From   "Mentzakis, Emmanouil" <[email protected]>
To   "'[email protected]'" <[email protected]>
Subject   RE: st: Treat zeros in logarithms
Date   Tue, 26 Aug 2008 18:40:04 +0100

Dear Maarten, Austin and Nick

Thank you for your comments. I am sorry if I made it sound as if Nick was proposing it as an acceptable strategy.

I am aware of the possibility of using open-ended left bound.

However, Maarten, why do you say that it is exactly what I want? What happens in cases where the variable shouldn't take negative values?

To give more information, my variable is willingness-to-pay and so I would expect it to be zero or positive. However, as the first interval has to start at zero the problem with the logarithm appears. If the intervals were very very thin all individuals would be likely to pay a positive amount.

For this reason I thought that using the half of the smallest non-zero measurement would be "acceptable".

Thank you again

Regards
Manos




-----Original Message-----
From: [email protected] [mailto:[email protected]] On Behalf Of Nick Cox
Sent: 26 August 2008 18:23
To: [email protected]
Subject: RE: st: Treat zeros in logarithms

I concur with the spirit of Austin's posting. That is, although Emmanouil did not attribute the words "acceptable strategy" to me, I would not single out the trick mentioned in that way.

The first issue seems to be: Are the observed zeros

(a) sampling or observed or non-detects, i.e. to the best of your knowledge or belief they really are, or should be, positive

Or

(b) structural or essential only, i.e. they really are, or should be, zero.

(Every field seems to have its own jargon, but the same distinction
recurs.)

If a researcher doesn't know it is difficult to advise. If a researcher does know, it is still difficult to advise, but the desirability of various strategies or tactics should surely vary according to whether
(a) or (b) holds.

I find the implication that there must be a trick that "solves" this problem at odds with the variety of situations in which it occurs.

Nick

Austin Nichols

Emmanouil <[email protected]>:
I looked in vain for the claim about your proposed approach being an acceptable strategy. I believe you are referring to point 4(c) of Nick's post, but the quoted sentence in situ reads "But the appeal here is at best one of simplicity or symmetry, does not apply beyond 2, and does not reflect a statistical argument.
More
generally, the idea is to replace the zeros by half the smallest non-zero measurement, given some convention about resolution of measurement (e.g. to a fixed number of decimal places using agreed units)."
and says nothing about replacing zeros by half the smallest non-zero measurement being an acceptable practice for interval regression.

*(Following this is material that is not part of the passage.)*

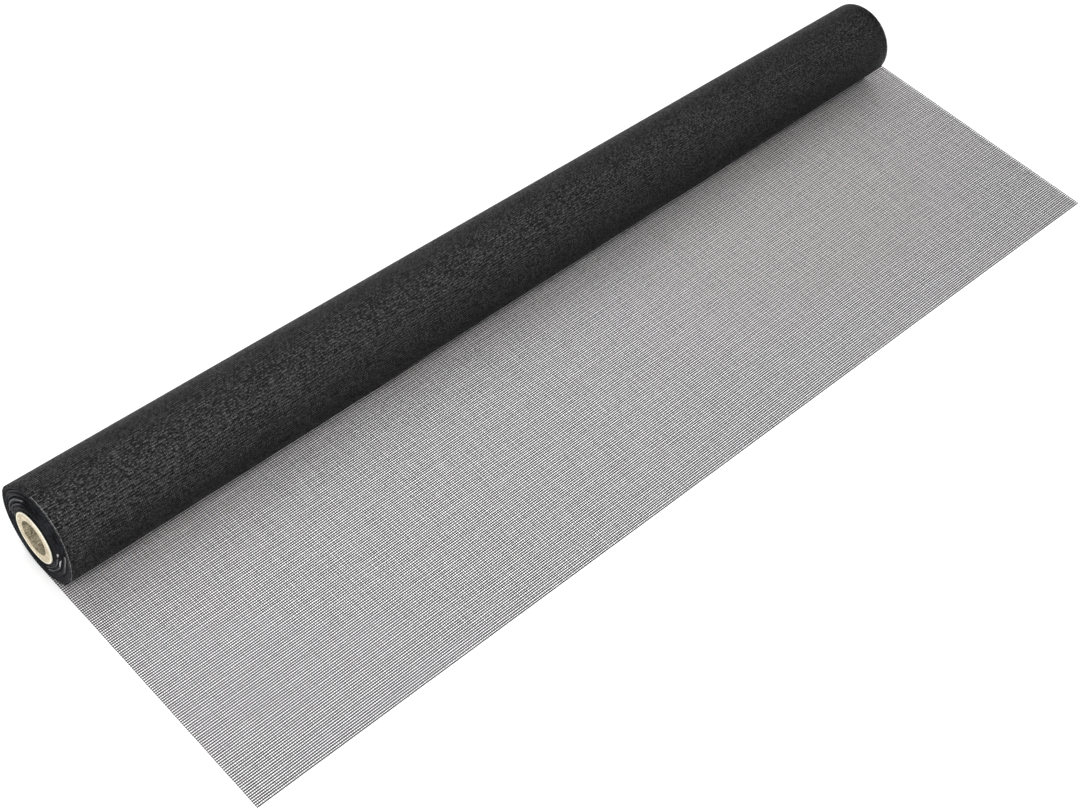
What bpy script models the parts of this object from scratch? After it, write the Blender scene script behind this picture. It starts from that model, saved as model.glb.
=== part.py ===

I doubt you will find a published reference claiming it is okay, since any such claim is easy to refute (e.g. via simulation).  But ln(0) can be specified as a lower bound in this case... read -help intreg- for specifying an interval  (-inf,b.

On Tue, Aug 26, 2008 at 12:57 PM, Mentzakis, Emmanouil <[email protected]> wrote:

> I have an interval regression model and for some cases the lower bound
is zero. As I want to take the logarithm of the bounds I run into problems.
>
> The same issue has come up previously in the list and below is the
link of a detailed answer by Nick Cox.
>
> http://www.stata.com/statalist/archive/2007-02/msg00046.html
>
> As Nick points out an acceptable strategy is "...to replace the zeros
by half the smallest non-zero measurement..."
>
> I was wondering if anyone could provide any references of published
papers that have employed such approach.